Et y ajoutant, condamner ce dernier à remettre au concluant, sous astreinte de 1 000 euros par jour de retard, les documents suivants :

— Fiche de paie des mois de septembre, octobre et novembre 2013,

— Attestation Pôle Emploi conforme mentionnant le motif exact de rupture,

— Certificat de travail,

— Reçu pour solde de tout compte,

— condamner le succombant à verser à la concluante la somme de 2 000 € pour les frais irrépétibles exposés en cause d’appel.

Elle expose que la société B F assurait la représentation de la marque IVECO en vertu de trois contrats de concession (ventes de véhicules industriels, vente de véhicules légers, pièces et services). Elle explique qu’il s’agissait d’une concession non exclusive et qu’elle exerçait dans les mêmes locaux son activité de vente et de réparations automobiles. Elle indique que le 5 décembre 2010, la société IVECO a confié à la SN VIC un contrat de concession pour l’activité qui s’exerce à Bastia. Elle précise que la société B F ne répondant pas aux critères applicables aux contrats de concession et n’ayant pas effectué les mises aux normes qui lui étaient demandées, la société IVECO a révisé les contrats de concession par lettre du 27 mai 2011 avec préavis de deux ans et effet au 31 mai 2013. Elle affirme qu’à compter de cette date, la société B F a poursuivi ses activités de mécanique et n’a informé ses salariés du transfert 'de plein droit’ des contrats de travail auprès la SN VIC que le 30 juillet 2013.
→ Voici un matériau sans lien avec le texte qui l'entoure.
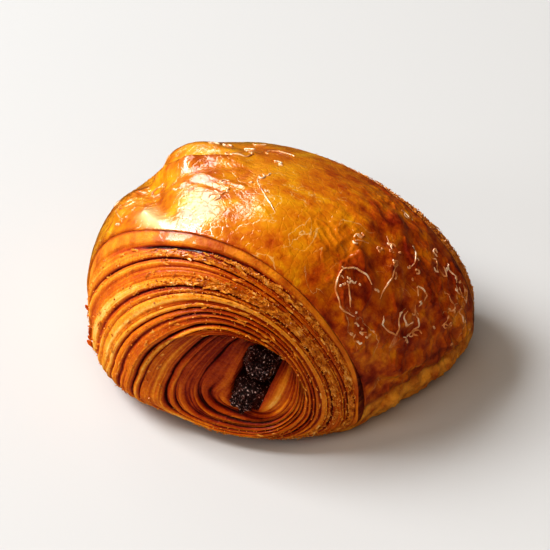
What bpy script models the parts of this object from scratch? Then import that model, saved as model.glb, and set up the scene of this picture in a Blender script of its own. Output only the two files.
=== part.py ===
# Pain au chocolat: a sheet of laminated dough rolled round two chocolate batons and baked.
# The roll's axis runs along Y and its front spiral faces -Y. +Z is up, and the roll rests on z = 0.
# The roll is one closed surface made of four grids: the front spiral, the crust, the back spiral
# and the hollow that runs through from end to end and holds the batons.

from math import cos, pi, radians, sin

import bmesh
import bpy
import numpy as np
from mathutils import Vector, noise

MM = 0.001

# Moves the whole, so that its box is centred on the origin
SHIFT_X = -1.12 * MM
SHIFT_Y = 0.06 * MM

# The roll's outer form, a rounded box with a domed top
HALF_WIDTH = 47.9 * MM
HALF_LENGTH = 43.7 * MM
HEIGHT = 57.5 * MM
WIDEST_HEIGHT = 12.7 * MM
TOP_ROUNDNESS = 1.95
SIDE_ROUNDNESS = 3.64
FRONT_ROUNDNESS = 2.17
BACK_ROUNDNESS = 2.85
SKEW = 0.085
BACK_WIDER = 0.17
BACK_LOWER = 0.26
UNDERSIDE_CUT = 1.3
DOME_ROUNDS = 8

# The rim, where the crust ends and the cut spiral begins, as an angle along the roll's side profile
FRONT_RIM = radians(24)
FRONT_RIM_RISE = radians(10.5)
FRONT_RIM_TOP = radians(108)
FRONT_RIM_DIP = radians(5)
FRONT_RIM_DIP_WIDTH = radians(28)
BACK_RIM = radians(28)
BACK_RIM_RISE = radians(6)
BACK_RIM_TOP = radians(80)
RIM_RISE_WIDTH = radians(45)

# The batons, and the hollow that holds them, given at each end by its centre (x, z)
BATON_WIDTH = 8.8 * MM
BATON_THICKNESS = 8.0 * MM
BATON_CORNER = 1.8 * MM
BATON_FRONT_Y = {"upper": -32.2 * MM, "lower": -33.5 * MM}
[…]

L’intimée estime que la cause du transfert du contrat de travail n’est pas rapportée, et qu’il n’y a pas eu de transfert d’activité, la seule poursuite de la même activité ne suffisant pas à caractériser celui-ci. Elle explique avoir écrit à diverses reprises à B F et la SN

VIC en indiquant se tenir à disposition pour poursuivre la relation de travail en quelque lieu que ce soit, ceci étant resté sans effet. Elle en conclut que la société B F a manqué à son obligation de fournir le travail au salarié et doit être condamnée à lui verser les sommes sollicitées. Elle ajoute qu’elle était embauchée depuis plus de huit ans dans l’entreprise, qu’elle s’est trouvée confrontée à de graves difficultés financières et qu’elle n’a pas retrouvé de travail d’autant que son état de santé s’est aggravé.
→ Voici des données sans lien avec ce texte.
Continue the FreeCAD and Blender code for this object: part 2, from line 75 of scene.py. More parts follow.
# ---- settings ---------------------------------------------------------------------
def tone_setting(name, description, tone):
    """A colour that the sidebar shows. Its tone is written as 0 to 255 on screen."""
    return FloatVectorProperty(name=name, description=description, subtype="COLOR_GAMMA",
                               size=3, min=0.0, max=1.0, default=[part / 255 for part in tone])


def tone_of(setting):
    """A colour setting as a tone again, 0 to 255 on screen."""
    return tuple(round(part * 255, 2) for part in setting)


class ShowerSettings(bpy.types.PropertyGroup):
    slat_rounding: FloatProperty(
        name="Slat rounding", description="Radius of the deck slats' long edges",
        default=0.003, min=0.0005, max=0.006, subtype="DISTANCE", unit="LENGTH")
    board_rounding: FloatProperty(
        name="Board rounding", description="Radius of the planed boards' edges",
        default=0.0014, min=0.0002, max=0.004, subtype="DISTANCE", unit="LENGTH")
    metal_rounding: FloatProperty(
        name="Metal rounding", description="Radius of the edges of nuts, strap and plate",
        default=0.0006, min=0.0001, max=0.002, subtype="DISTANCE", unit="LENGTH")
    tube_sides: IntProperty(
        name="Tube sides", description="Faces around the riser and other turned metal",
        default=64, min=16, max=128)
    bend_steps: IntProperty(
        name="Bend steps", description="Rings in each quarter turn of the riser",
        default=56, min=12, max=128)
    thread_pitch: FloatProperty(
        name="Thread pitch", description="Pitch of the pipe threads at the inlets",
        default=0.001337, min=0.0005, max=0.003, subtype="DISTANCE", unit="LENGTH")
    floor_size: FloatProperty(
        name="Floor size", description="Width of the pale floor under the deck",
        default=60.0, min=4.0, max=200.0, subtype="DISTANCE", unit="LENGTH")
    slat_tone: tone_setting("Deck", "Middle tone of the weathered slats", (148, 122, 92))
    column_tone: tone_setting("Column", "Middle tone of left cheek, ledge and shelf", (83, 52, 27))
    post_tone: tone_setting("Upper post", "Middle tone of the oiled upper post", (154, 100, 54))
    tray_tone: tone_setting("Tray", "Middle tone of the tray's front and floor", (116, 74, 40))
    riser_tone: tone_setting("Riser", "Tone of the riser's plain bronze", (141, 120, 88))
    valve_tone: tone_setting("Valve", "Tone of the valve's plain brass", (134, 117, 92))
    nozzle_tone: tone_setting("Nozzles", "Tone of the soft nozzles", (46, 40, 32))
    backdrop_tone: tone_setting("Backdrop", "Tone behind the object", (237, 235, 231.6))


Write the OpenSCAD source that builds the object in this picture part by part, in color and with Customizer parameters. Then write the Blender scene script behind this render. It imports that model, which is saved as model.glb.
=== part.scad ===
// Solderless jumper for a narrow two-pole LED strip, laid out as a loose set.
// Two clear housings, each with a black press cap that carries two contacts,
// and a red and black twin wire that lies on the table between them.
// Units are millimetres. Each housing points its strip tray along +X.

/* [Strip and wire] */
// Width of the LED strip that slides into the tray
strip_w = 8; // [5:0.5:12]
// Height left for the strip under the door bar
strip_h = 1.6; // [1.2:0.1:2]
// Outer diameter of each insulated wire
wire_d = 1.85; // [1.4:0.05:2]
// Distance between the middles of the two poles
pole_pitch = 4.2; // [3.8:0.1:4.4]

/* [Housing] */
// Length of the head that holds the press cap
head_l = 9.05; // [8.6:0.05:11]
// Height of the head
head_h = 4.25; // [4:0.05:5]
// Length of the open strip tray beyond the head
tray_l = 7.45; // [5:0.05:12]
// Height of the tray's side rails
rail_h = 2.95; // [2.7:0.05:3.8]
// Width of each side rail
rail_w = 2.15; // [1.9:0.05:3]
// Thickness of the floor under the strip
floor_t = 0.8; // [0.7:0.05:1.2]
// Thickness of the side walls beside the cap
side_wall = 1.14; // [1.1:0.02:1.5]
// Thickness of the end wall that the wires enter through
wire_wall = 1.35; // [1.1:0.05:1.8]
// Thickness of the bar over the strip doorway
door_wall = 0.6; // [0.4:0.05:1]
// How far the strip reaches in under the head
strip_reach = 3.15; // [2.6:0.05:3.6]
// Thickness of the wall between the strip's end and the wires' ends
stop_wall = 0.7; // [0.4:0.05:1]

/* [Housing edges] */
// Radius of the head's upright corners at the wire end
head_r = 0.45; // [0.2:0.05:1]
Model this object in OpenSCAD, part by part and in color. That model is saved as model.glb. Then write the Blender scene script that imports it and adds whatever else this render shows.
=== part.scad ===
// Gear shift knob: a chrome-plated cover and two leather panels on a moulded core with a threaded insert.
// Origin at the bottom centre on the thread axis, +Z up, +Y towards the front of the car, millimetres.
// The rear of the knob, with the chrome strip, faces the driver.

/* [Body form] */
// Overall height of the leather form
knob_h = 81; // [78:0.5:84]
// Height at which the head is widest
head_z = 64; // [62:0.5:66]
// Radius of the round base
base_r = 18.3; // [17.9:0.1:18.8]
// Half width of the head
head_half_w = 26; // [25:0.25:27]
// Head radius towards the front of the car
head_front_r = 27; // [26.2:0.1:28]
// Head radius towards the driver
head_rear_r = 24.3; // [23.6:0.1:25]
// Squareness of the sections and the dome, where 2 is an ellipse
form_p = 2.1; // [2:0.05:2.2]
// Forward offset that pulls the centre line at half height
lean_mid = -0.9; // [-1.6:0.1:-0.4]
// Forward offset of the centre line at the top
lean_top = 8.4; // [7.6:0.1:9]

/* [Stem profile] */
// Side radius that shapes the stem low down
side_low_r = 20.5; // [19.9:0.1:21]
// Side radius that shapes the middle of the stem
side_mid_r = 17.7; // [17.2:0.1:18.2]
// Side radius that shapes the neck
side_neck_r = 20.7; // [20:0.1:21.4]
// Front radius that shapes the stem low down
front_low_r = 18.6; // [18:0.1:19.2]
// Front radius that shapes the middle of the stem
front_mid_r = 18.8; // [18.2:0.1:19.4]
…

Aux termes des conclusions de son avocat en cause d’appel, reprises oralement à l’audience de plaidoirie en date du 11 avril 2017, la Société Nouvelle Véhicules Industriels Corses (SN VIC) sollicite :

— qu’il soit constaté et au besoin dit et jugé que l’employeur ne peut se prévaloir de la rupture du contrat à l’encontre de ses salariés qui résulterait de son propre fait,

— qu’il soit constaté et au besoin dit et jugé que l’employeur aurait du mettre en oeuvre une procédure de licenciement économique,

— qu’il soit constaté et au besoin dit et jugé qu’B F a continué son activité à la date d’expiration du préavis au 31 mai 2013,

— qu’il soit constaté et au besoin dit et jugé qu’B F a continué à régler les salaires postérieurement à la résiliation de son contrat de concession et qu’elle a clairement mentionné sa volonté de poursuivre les contrats de l’ensemble des salariés au sein de son entreprise,

— qu’il soit constaté et au besoin dit et jugé que la concession n’a été ni reprise ni cédée,

— qu’il soit constaté et au besoin dit et jugé que la SN VIC n’a jamais eu le monopole de la distribution ni celui de l’importation des véhicules de marque IVECO France qui se réserve expressément le droit de nommer tous nouveaux concessionnaires agréés IVECO ou concessionnaires agrées pièces et L IVECO, quelle que soit leur localisation,

— qu’il soit constaté et au besoin dit et jugé qu’en l’absence de transfert, que ce soit des éléments corporels du fonds ou de la clientèle et compte tenu de l’absence d’exclusivité, l’entité n’a pas été conservée et les dispositions de l’article L.1224-1 du code du travail ne sont pas d’ordre public,

— qu’il soit constaté et au besoin dit et jugé qu’B F ne rapporte aucunement la preuve du transfert des entités économiques autonomes à la SN VIC,

— en conséquence, que B F soit déboutée de l’ensemble de ses demandes, et le jugement confirmé en toutes ses dispositions,

— y ajoutant, que la société B F soit condamnée au paiement de la somme de 10 000 € en application de l’article 700 du code de procédure civile, outre les entiers dépens.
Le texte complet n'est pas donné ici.